Tesla Master Plan 3-FDI opportunity for Namibia

Nabot Uushona
Tesla, a leading electric vehicle (EV) manufacturer with 63.5% market share whose mission is to accelerate the world’s transition to sustainable energy, revealed its Master Plan 3 for the next 10 years on the 1st of March 2023.
I took an interest in the master plan firstly because of its data and physics-driven approach. Secondly, Tesla has a proven track record in innovation and thirdly, the Tesla ambitions are well aligned with Namibia's vast renewable resources, open space land and existing trade facilitation arrangements such as the Walvis Bay Corridor Group which connects our harbour towns to the rest of Africa.
The master plan assumes that a sustainable economy, one without CO2 emissions, can be achieved by 2050. Tesla made these assumptions based on the current sustainable energy adoption.
A sustainable economy by 2050 requires 1 terawatt per year of renewable energy. The trend toward the 2050 target shows that,
0.36 terawatt per year of renewable energy was deployed in 2022.
Solar deployment grew by 50% worldwide on a year-on-year basis in 2022.
60% of the US grid electricity was generated from solar in 2022.
88% of Portugal electricity consumption was generated from renewable energy in January 2023. The country aims to generate 80% of its annual electricity usage from renewable sources by 2026.
16-terawatt hour will be needed for a 2050 sustainable economy.
In comparison, 0.54-terawatt hour of batteries for vehicles, grid and thermal were deployed.
85 million electric vehicles production per year is required for a sustainable economy.
8 million electric vehicles were manufactured in 2022.
In Europe, electric vehicles outsold petrol and diesel cars in the last quarter of 2022 for the first time.
In oil-producing Norway, electric vehicles accounted for 79% of new passenger car registrations in 2022. Norway aims to reach a target that all new cars sold in 2025 to be zero-emission vehicles.
With Master Plan 3, Tesla intends to contribute significantly to the goal of reaching a CO2-free economy by producing 20 million, affordable EVs per year. The EV automaker currently has a capacity to produce 2 million vehicles per year. Toyota, the largest car manufacturer, produced 10 million cars in 2022. If Tesla manages to reach the 20 million, affordable cars per year milestone within a decade, we should expect more new Tesla cars on Namibian roads perhaps more than we see Toyota manufactured vehicles.
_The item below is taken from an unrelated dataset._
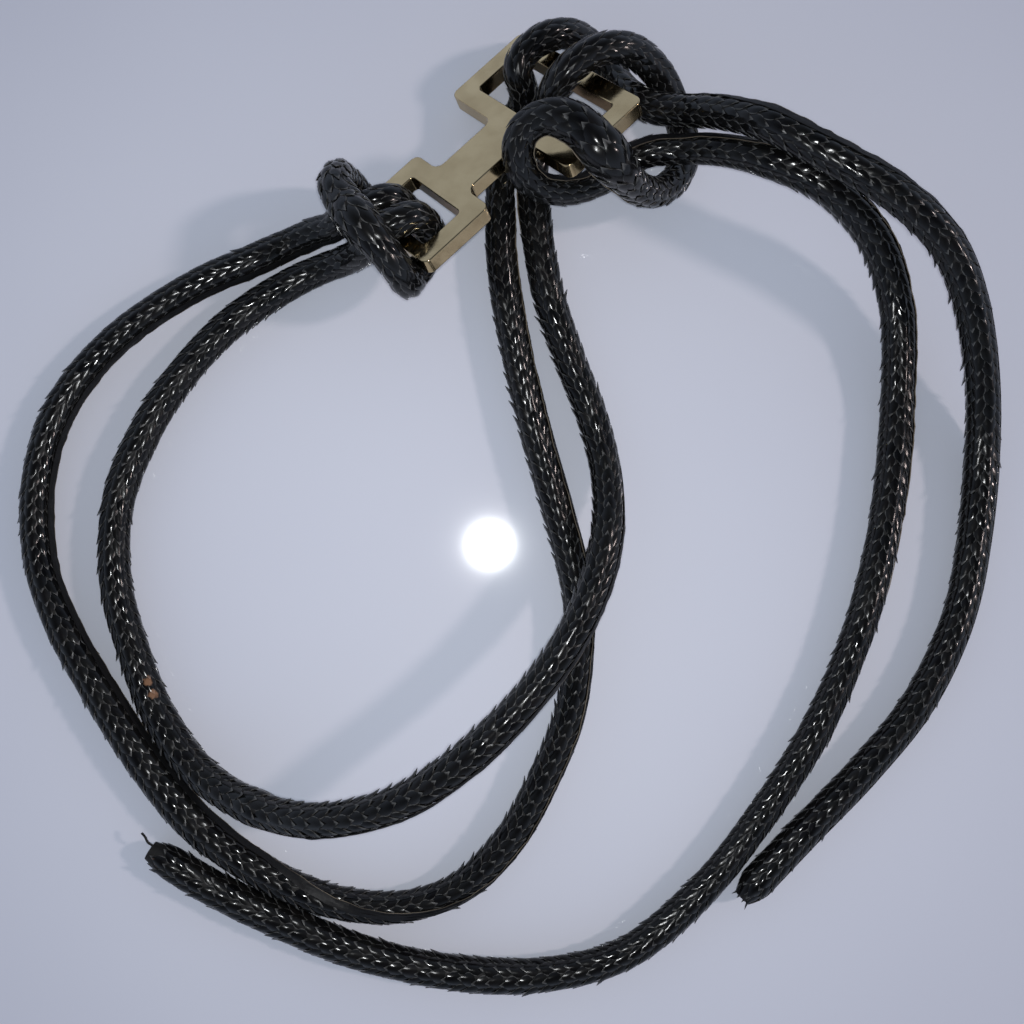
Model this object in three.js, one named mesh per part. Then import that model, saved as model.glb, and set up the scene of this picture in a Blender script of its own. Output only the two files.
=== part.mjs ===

How does Namibia fit in the Tesla master plan?
Tesla revealed that it intends to establish 12 Giga car manufacturing facilities to achieve the 20 million cars per year target. The company currently has three Giga facilities for car manufacturing - in Texas, USA; Shanghai, China and Berlin, Germany. A new US$5 billion factory is being established in Mexico expected to create about 6 000 direct jobs.
Given the innovation that Tesla showcased at the master plan 3 unveiling aimed at reducing the cost of its next generation vehicles and ramping up its production capacity, Africa will soon be in line for a Giga factory. Namibia, with its vast solar, wind, vast unoccupied land and a network of good road infrastructure connecting our two ports to the rest of Africa has checked all boxes for a Tesla Giga Africa factory.
As a country, it will be in our best interest to engage and present our case to Tesla as the ideal location for the Africa Tesla Giga factory. Given our many constraints (Tesla built Giga Shanghai for US$2 billion in 168 working days), we will have to offer win-win concessions such as VISA facilitation for expertise not in the country, supported by a solid plan to build internal capacities to replace expatriates over time and offer clean energy incentives. Since the Giga factory will be more likely powered by renewable energy, our pitch should also be accompanied by the opportunity by Tesla to decarbonize our grid and that of our neighbours by feeding surplus electricity from renewables at the Giga factory.